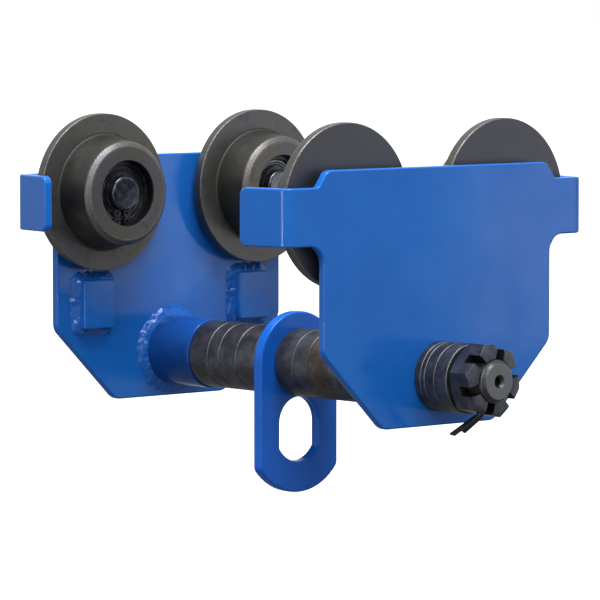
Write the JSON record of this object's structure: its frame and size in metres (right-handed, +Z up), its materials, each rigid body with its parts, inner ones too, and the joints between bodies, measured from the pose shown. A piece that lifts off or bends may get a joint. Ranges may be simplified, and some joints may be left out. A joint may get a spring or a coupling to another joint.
{
  "type": "manual beam trolley",
  "caption": "Push trolley that runs on the lower flange of an I-beam: two side plates, flanged wheels, a cross shaft with spacers and a swinging load lug.",
  "frame": {"origin": "middle of the rolling plane, where the wheel treads stand on the beam's flange: midway between the side plates and between the axles", "axes": "+X along the cross shaft towards the side with the outer spacers, +Y along the beam, +Z up"},
  "size_m": [0.3073, 0.23, 0.2132],
  "materials": {
    "blue_paint": "glossy blue paint over steel plate and weld beads",
    "wheel_steel": "turned steel, dark olive grey, bright where the edges are worn",
    "bearing_steel": "dark bearing rings and shields",
    "axle_steel": "smooth dark steel with a rounded end",
    "shaft_steel": "dark threaded steel",
    "spacer_steel": "dark sawn and turned rings with bright edges",
    "black_oxide": "black oxide"
  },
  "bodies": {
    "frame": {"left_side_plate": "blue_paint", "left_boss": "blue_paint", "left_castle_nut": "black_oxide", "left_split_pin": "black_oxide", "right_side_plate": "blue_paint", "right_boss": "blue_paint", "right_castle_nut": "black_oxide", "right_split_pin": "black_oxide", "cross_shaft": "shaft_steel", "left_spacer_1": "spacer_steel", "right_spacer_1": "spacer_steel", "left_spacer_2": "spacer_steel", "right_spacer_2": "spacer_steel", "left_spacer_3": "spacer_steel", "right_spacer_3": "spacer_steel", "left_spacer_4": "spacer_steel", "right_spacer_4": "spacer_steel", "left_spacer_5": "spacer_steel", "right_spacer_5": "spacer_steel", "outer_spacer_1": "spacer_steel", "outer_spacer_2": "spacer_steel", "outer_spacer_3": "spacer_steel", "outer_spacer_4": "spacer_steel", "left_washer": "spacer_steel", "left_front_guide_block": "blue_paint", "left_front_axle": "axle_steel", "left_front_axle_snap_ring": "black_oxide", "left_front_bearing_inner_ring": "bearing_steel", "left_rear_guide_block": "blue_paint", "left_rear_axle": "axle_steel", "left_rear_axle_snap_ring": "black_oxide", "left_rear_bearing_inner_ring": "bearing_steel", "right_front_guide_block": "blue_paint", "right_front_axle": "axle_steel", "right_front_axle_snap_ring": "black_oxide", "right_front_bearing_inner_ring": "bearing_steel", "right_rear_guide_block": "blue_paint", "right_rear_axle": "axle_steel", "right_rear_axle_snap_ring": "black_oxide", "right_rear_bearing_inner_ring": "bearing_steel"},
    "left_front_wheel_body": {"left_front_wheel": "wheel_steel", "left_front_bearing_outer_ring": "bearing_steel", "left_front_wheel_snap_ring": "black_oxide"},
    "left_rear_wheel_body": {"left_rear_wheel": "wheel_steel", "left_rear_bearing_outer_ring": "bearing_steel", "left_rear_wheel_snap_ring": "black_oxide"},
    "right_front_wheel_body": {"right_front_wheel": "wheel_steel", "right_front_bearing_outer_ring": "bearing_steel", "right_front_wheel_snap_ring": "black_oxide"},
    "right_rear_wheel_body": {"right_rear_wheel": "wheel_steel", "right_rear_bearing_outer_ring": "bearing_steel", "right_rear_wheel_snap_ring": "black_oxide"},
    "lug": {"load_lug": "blue_paint"}
  },
  "joints": [
    {"name": "left_front_wheel_spin", "type": "hinge", "parent": "frame", "child": "left_front_wheel_body", "pos_m": [-0.0906, -0.0584, 0.03135], "axis": [1, 0, 0], "continuous": true},
    {"name": "left_rear_wheel_spin", "type": "hinge", "parent": "frame", "child": "left_rear_wheel_body", "pos_m": [-0.0906, 0.0584, 0.03135], "axis": [1, 0, 0], "continuous": true},
    {"name": "right_front_wheel_spin", "type": "hinge", "parent": "frame", "child": "right_front_wheel_body", "pos_m": [0.0906, -0.0584, 0.03135], "axis": [1, 0, 0], "continuous": true},
    {"name": "right_rear_wheel_spin", "type": "hinge", "parent": "frame", "child": "right_rear_wheel_body", "pos_m": [0.0906, 0.0584, 0.03135], "axis": [1, 0, 0], "continuous": true},
    {"name": "lug_swing", "type": "hinge", "parent": "frame", "child": "lug", "pos_m": [-0.0018, 0, -0.06275], "axis": [1, 0, 0], "range_deg": [-110, 110]}
  ]
}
++++++++++
#### EXERCISE INSTRUCTIONS
Word for word, restate all of the data shown above.

#### FULL OUTPUT
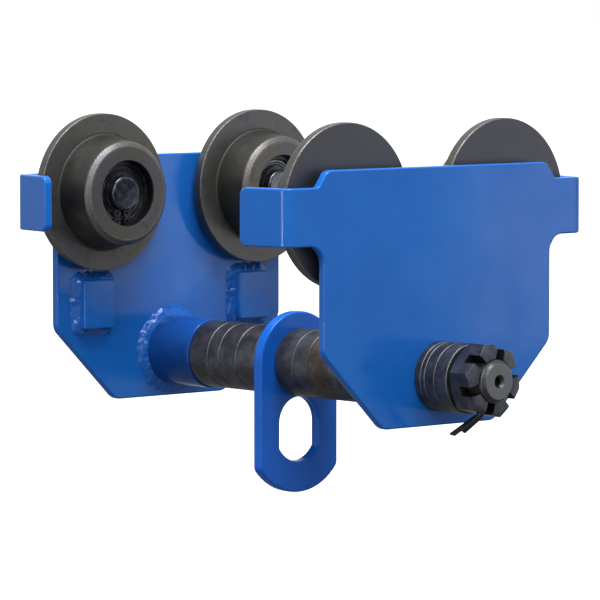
Write the JSON record of this object's structure: its frame and size in metres (right-handed, +Z up), its materials, each rigid body with its parts, inner ones too, and the joints between bodies, measured from the pose shown. A piece that lifts off or bends may get a joint. Ranges may be simplified, and some joints may be left out. A joint may get a spring or a coupling to another joint.
{
  "type": "manual beam trolley",
  "caption": "Push trolley that runs on the lower flange of an I-beam: two side plates, flanged wheels, a cross shaft with spacers and a swinging load lug.",
  "frame": {"origin": "middle of the rolling plane, where the wheel treads stand on the beam's flange: midway between the side plates and between the axles", "axes": "+X along the cross shaft towards the side with the outer spacers, +Y along the beam, +Z up"},
  "size_m": [0.3073, 0.23, 0.2132],
  "materials": {
    "blue_paint": "glossy blue paint over steel plate and weld beads",
    "wheel_steel": "turned steel, dark olive grey, bright where the edges are worn",
    "bearing_steel": "dark bearing rings and shields",
    "axle_steel": "smooth dark steel with a rounded end",
    "shaft_steel": "dark threaded steel",
    "spacer_steel": "dark sawn and turned rings with bright edges",
    "black_oxide": "black oxide"
  },
  "bodies": {
    "frame": {"left_side_plate": "blue_paint", "left_boss": "blue_paint", "left_castle_nut": "black_oxide", "left_split_pin": "black_oxide", "right_side_plate": "blue_paint", "right_boss": "blue_paint", "right_castle_nut": "black_oxide", "right_split_pin": "black_oxide", "cross_shaft": "shaft_steel", "left_spacer_1": "spacer_steel", "right_spacer_1": "spacer_steel", "left_spacer_2": "spacer_steel", "right_spacer_2": "spacer_steel", "left_spacer_3": "spacer_steel", "right_spacer_3": "spacer_steel", "left_spacer_4": "spacer_steel", "right_spacer_4": "spacer_steel", "left_spacer_5": "spacer_steel", "right_spacer_5": "spacer_steel", "outer_spacer_1": "spacer_steel", "outer_spacer_2": "spacer_steel", "outer_spacer_3": "spacer_steel", "outer_spacer_4": "spacer_steel", "left_washer": "spacer_steel", "left_front_guide_block": "blue_paint", "left_front_axle": "axle_steel", "left_front_axle_snap_ring": "black_oxide", "left_front_bearing_inner_ring": "bearing_steel", "left_rear_guide_block": "blue_paint", "left_rear_axle": "axle_steel", "left_rear_axle_snap_ring": "black_oxide", "left_rear_bearing_inner_ring": "bearing_steel", "right_front_guide_block": "blue_paint", "right_front_axle": "axle_steel", "right_front_axle_snap_ring": "black_oxide", "right_front_bearing_inner_ring": "bearing_steel", "right_rear_guide_block": "blue_paint", "right_rear_axle": "axle_steel", "right_rear_axle_snap_ring": "black_oxide", "right_rear_bearing_inner_ring": "bearing_steel"},
    "left_front_wheel_body": {"left_front_wheel": "wheel_steel", "left_front_bearing_outer_ring": "bearing_steel", "left_front_wheel_snap_ring": "black_oxide"},
    "left_rear_wheel_body": {"left_rear_wheel": "wheel_steel", "left_rear_bearing_outer_ring": "bearing_steel", "left_rear_wheel_snap_ring": "black_oxide"},
    "right_front_wheel_body": {"right_front_wheel": "wheel_steel", "right_front_bearing_outer_ring": "bearing_steel", "right_front_wheel_snap_ring": "black_oxide"},
    "right_rear_wheel_body": {"right_rear_wheel": "wheel_steel", "right_rear_bearing_outer_ring": "bearing_steel", "right_rear_wheel_snap_ring": "black_oxide"},
    "lug": {"load_lug": "blue_paint"}
  },
  "joints": [
    {"name": "left_front_wheel_spin", "type": "hinge", "parent": "frame", "child": "left_front_wheel_body", "pos_m": [-0.0906, -0.0584, 0.03135], "axis": [1, 0, 0], "continuous": true},
    {"name": "left_rear_wheel_spin", "type": "hinge", "parent": "frame", "child": "left_rear_wheel_body", "pos_m": [-0.0906, 0.0584, 0.03135], "axis": [1, 0, 0], "continuous": true},
    {"name": "right_front_wheel_spin", "type": "hinge", "parent": "frame", "child": "right_front_wheel_body", "pos_m": [0.0906, -0.0584, 0.03135], "axis": [1, 0, 0], "continuous": true},
    {"name": "right_rear_wheel_spin", "type": "hinge", "parent": "frame", "child": "right_rear_wheel_body", "pos_m": [0.0906, 0.0584, 0.03135], "axis": [1, 0, 0], "continuous": true},
    {"name": "lug_swing", "type": "hinge", "parent": "frame", "child": "lug", "pos_m": [-0.0018, 0, -0.06275], "axis": [1, 0, 0], "range_deg": [-110, 110]}
  ]
}